INDUSTRIAL PARK: Another crucial part of Mongolia’s vision for its industrial sector is the plan to build a $10bn industrial complex in Sainshand, in the country’s central-eastern region. It is situated at the intersection of the north-south railroad and an east-west railroad that has not yet been built. This second rail line would pass by several potential commercial mining sites as yet undeveloped, and then head southeast toward the massive coal, copper and gold deposits of the Gobi Desert. It would then proceed north-east toward Choibalsan, where it would link up with a spur of the Trans-Siberian Railway heading into Russia. The idea is to pick up various raw materials and ore along the way, deposit it at Sainshand for use by its factories, and from there transport finished goods east to ports on Russia’s Pacific coast.
As of late-2011, the plan for Sainshand included a coal handling and processing plant, a copper smelter, a plant to make iron pellets, an oil refinery, and more space for smaller ventures, services firms and other industrial enterprises. However both Sainshand and the railway were only concepts at that point. The railroad plan, which would also include spurs going to northern China from the Gobi mines, may be built as part of a larger mining contract or perhaps by the government. The first phase, from Sainshand to Choibalsan, was expected to cost $3bn.

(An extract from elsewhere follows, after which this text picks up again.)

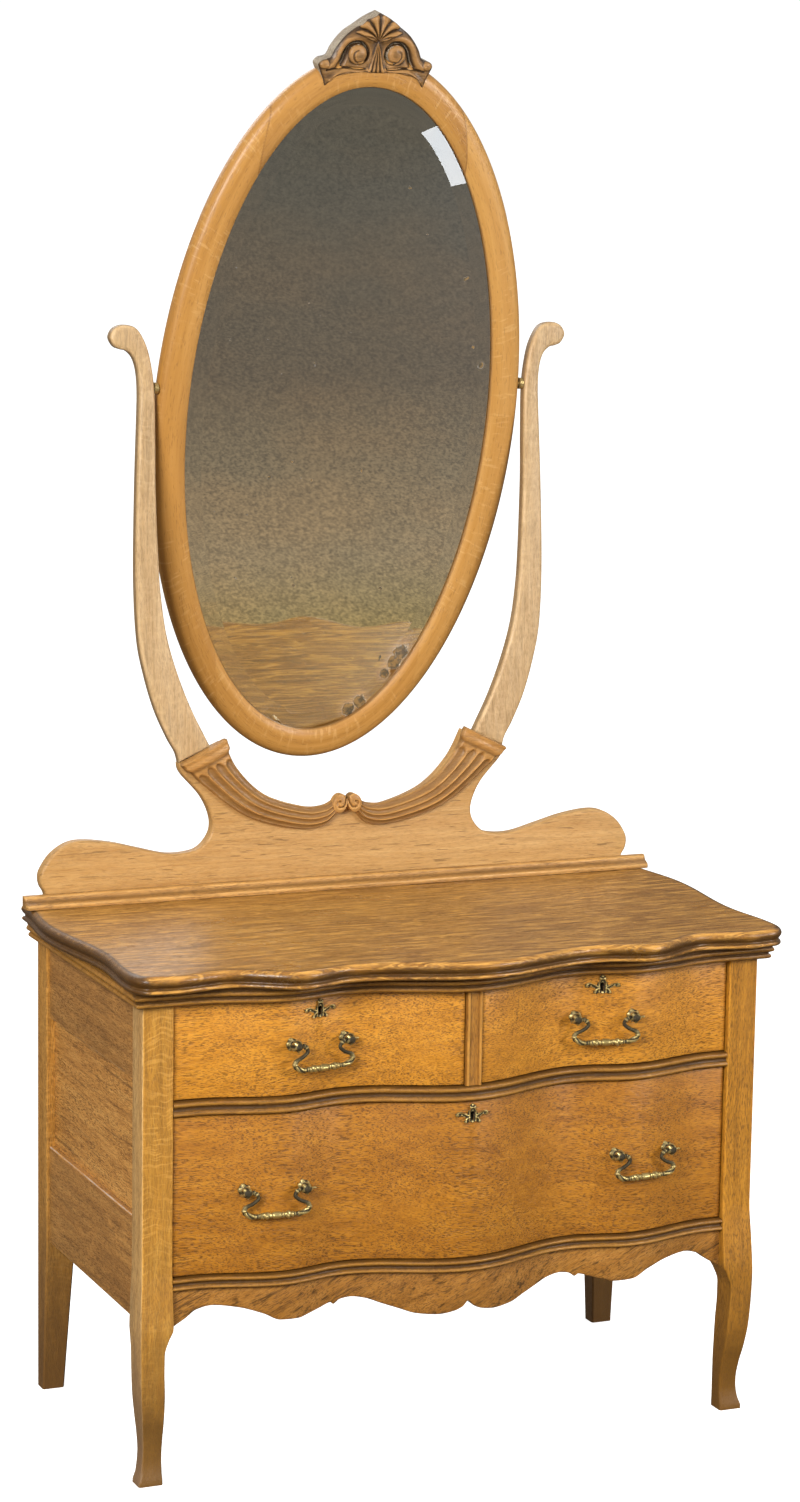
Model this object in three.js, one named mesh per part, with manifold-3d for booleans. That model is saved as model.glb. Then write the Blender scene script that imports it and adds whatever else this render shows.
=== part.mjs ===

OUTLOOK: Industrial output is far from getting back to or surpassing its former levels, but as of 2010 a broad strategy and specific tactics were in the early stages of implementation. With help from donor agencies, Mongolian officials and business leaders are getting a better sense of where and how to apply their resources, as well as learning about how to market their goods on a global basis. For the future, once transportation links are better, costs should fall, making more manufacturing ventures commercially viable. A spot to watch for the future is Sainshand. Once Mongolia decides exactly how it will renovate and expand its railroad network, the path is clear for Sainshand to become the industrial focal point and the lynchpin of Mongolia’s industrialised future.